Git is a very powerful and flexible change management tool. By design you get a tool that will let you do virtually anything you want. Git will accommodate any variety of workflows, branching strategies, naming conventions and even hooks.
There’s no right way to use Git, but there are a lot of ways to use Git inefficiently. Below are some core practices that should enhance our Git usage:
- Commit early, commit often - basic idea behind this is to commit as soon as we have a small incremental change to the codebase ready.
- Meaningful commit messages using a semantic style - Commit message should talk about WHAT changed, and WHY. Not HOW – how is the diff, and you don’t need to repeat it. By following a rigid commit message format you’ll never again be tempted to include a bug fix and a feature in the same commit. Idea is to have a git log that is an easy-to-skim changelog. Read this for a semantic guide - Semantic commit messages.
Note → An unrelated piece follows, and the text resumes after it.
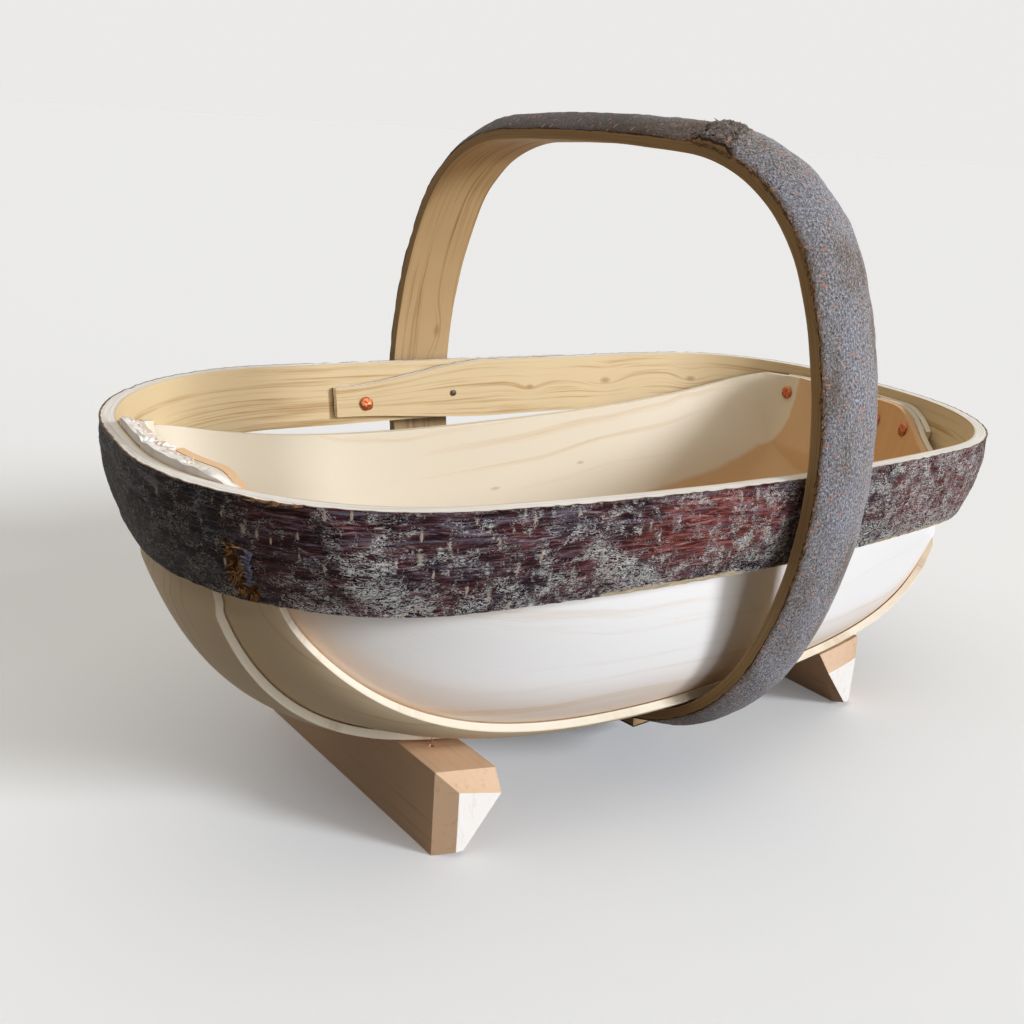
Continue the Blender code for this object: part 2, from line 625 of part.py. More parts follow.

- Changes should be atomic - Changes being committed should be as minimal as possible, and they should also be related. The idea behind this is so that if you need to roll back to a previous commit, you are rolling back incrementally and not in huge swaths of changes and hours of work.
- Push your code to a remote - Pushing your work to a remote repository prevents you from losing your work. It also promotes the transparency in your work, and opens you for early feedback.
- Never rewrite shared history - Since Git already gives you the ability to checkout any previous commit, it makes sense to not alter any of your past commits so you can use any of them as a point of reference in the future.
Pull requests lets us tell others about changes we've pushed to a branch in a repository. Once a pull request is opened, you can discuss and review the potential changes with collaborators and add follow-up commits before your changes are merged into the base branch.
Reviewer has a responsibility to make sure that the code is correct and of high quality before it gets merged into the main branch. Reviewers achieve this by looking at a diff and list of files changed. They have to understand what the pull request is trying to achieve, what approach is being taken, what’s going on, and how all these files fit together.
Making smaller pull requests is the best way to speed up the review time. Because the PR is small, it’s easier for the reviewers to understand the context and reason with the logic.
Having a PR template and writing a useful description in the details section of the pull request can almost be as effective as making a smaller pull request. The idea is to guide the reviewer through the code as much as possible, highlighting related files and grouping them into concepts or problems that are being solved.
Screenshots simply make the job for the reviewer much easier. It’s easier to reason about front-end changes when you can visually see what’s been changed in the pull request. You could go as far as adding a GIF or video of you using the feature to add some extra validation for your UI changes.